Its another case to watch, and while the S.E.C. might have legal precedent in the US, they might not be able to shut down or regulate a protocol that operates internationally.

What Does This All Mean for Investors?

Another relevant case of the S.E.C. waging a war against crypto is seen with Coinbase’s “lend” product, which allowed users to earn 4% APY on their USDC dollar-pegged stablecoins.

The product was effectively shut down after the S.E.C. said they would sue the exchange if they went through with the launch, showing that even the leading public crypto exchange (and posterchild for regulator-friendly crypto company) in the US is not safe from the wrath of the S.E.C.

It is likely that crypto investors and entrepreneurs will continue to face regulatory headwinds in 2022 and beyond, at least until attitudes and legal precedents shift.

For better or for worse, this puts the US at risk of losing the crown of financial capital of the world. Companies and developers will continue to take their innovative products outside of the US simply to avoid the uncertainty. This is especially impactful in a time where innovation is in an accelerating state due to tremendous web-3 developer growth. And while the US is still a hotspot for developer activity thanks to strong networks of intellectual talent and venture capital, it won’t be forever if it’s impossible to operate crypto businesses here.

Still, with more institutional players and politicians becoming pro-crypto, it seems likely the tides might shift someday (maybe soon). You and I both know that crypto is here to stay—maybe regulators will get on board as well.
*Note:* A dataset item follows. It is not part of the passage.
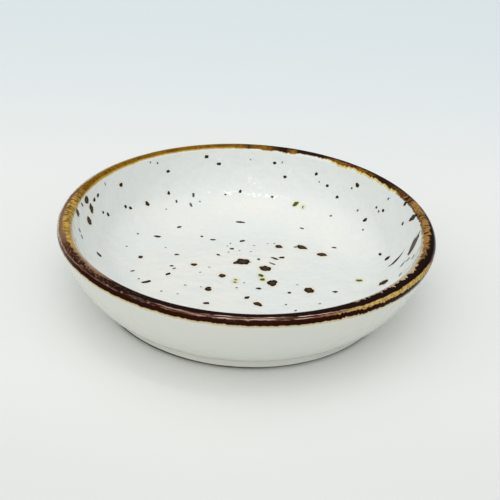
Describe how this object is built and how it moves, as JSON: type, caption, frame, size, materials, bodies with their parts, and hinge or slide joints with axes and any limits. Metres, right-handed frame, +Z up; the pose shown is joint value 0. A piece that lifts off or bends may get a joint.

For now, as a crypto investor in the US, you’re in no danger of getting in trouble for investing in crypto, buying assets, and using any crypto product available, as long as you report it on your taxes properly. Non-US readers should do their own research.

Nonetheless, understanding the landscape and how it might change in coming months and years may very well give you an edge in your crypto investing.